As I was sipping some black coffee for which I desperately wanted sugar, Alex stumbled out of his tent, also expelled by the heat. As he ate bread and drank coffee he spoke to his mother on the phone, who was urging him to come to her house in Arica, where less destruction had occurred. But radio reports the day before had declared the road between Arica and Alto Hospicio closed. Alex called his uncle to find out more. His uncle informed him that the roads had been reopened for non-commercial traffic. Alex was convinced.
However, there was still the question of getting enough gas to make the four hour drive. The Copec station along route 16 in Alto Hospicio was only dispensing gas by 1 liter increments to people on foot. So we drove further up the road to the edge of the city where another Copec station was closed to all but emergency vehicles. Alex decided he would try the station on the other side of town, but it was closed completely.
Another call to Alex's uncle, and his report was that the gas station in Pozo Almonte, 40 miles to the East, was open as normal. How the uncle was an expert on transportation, I didn't know, but when Alex decided he was at least going to drive to Pozo to see the situation, and invited me along, I realized there wasn't much reason to stay in a precarious apartment in a city with no electricity or water. So I packed a bag quickly, getting out of the apartment before another aftershock and we set off.

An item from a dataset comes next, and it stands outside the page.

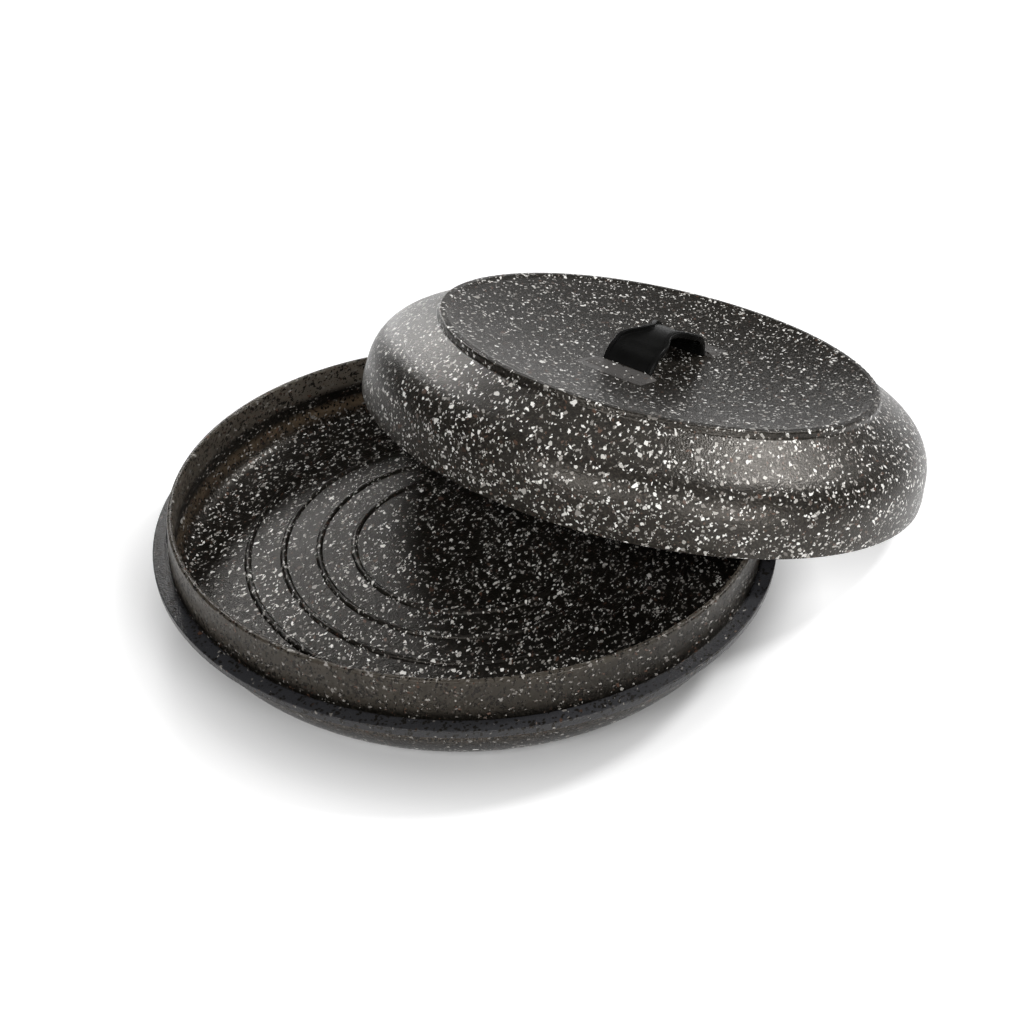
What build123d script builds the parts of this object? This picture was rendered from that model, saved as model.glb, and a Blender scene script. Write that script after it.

Indeed, gas was being sold normally in Pozo Almonte, and we filled up the tank, then took a 6 hour drive to Arica. It is normally much quicker, but there was indeed quite a bit of fallen rock along the road. For much of the drive, the road is bordered on the East with high hills. During the earthquake, much of the rock that makes up these hills had come loose and fallen, in both big bolder sized pieces and smaller, but equally as unnavigatable basketball sized pieces.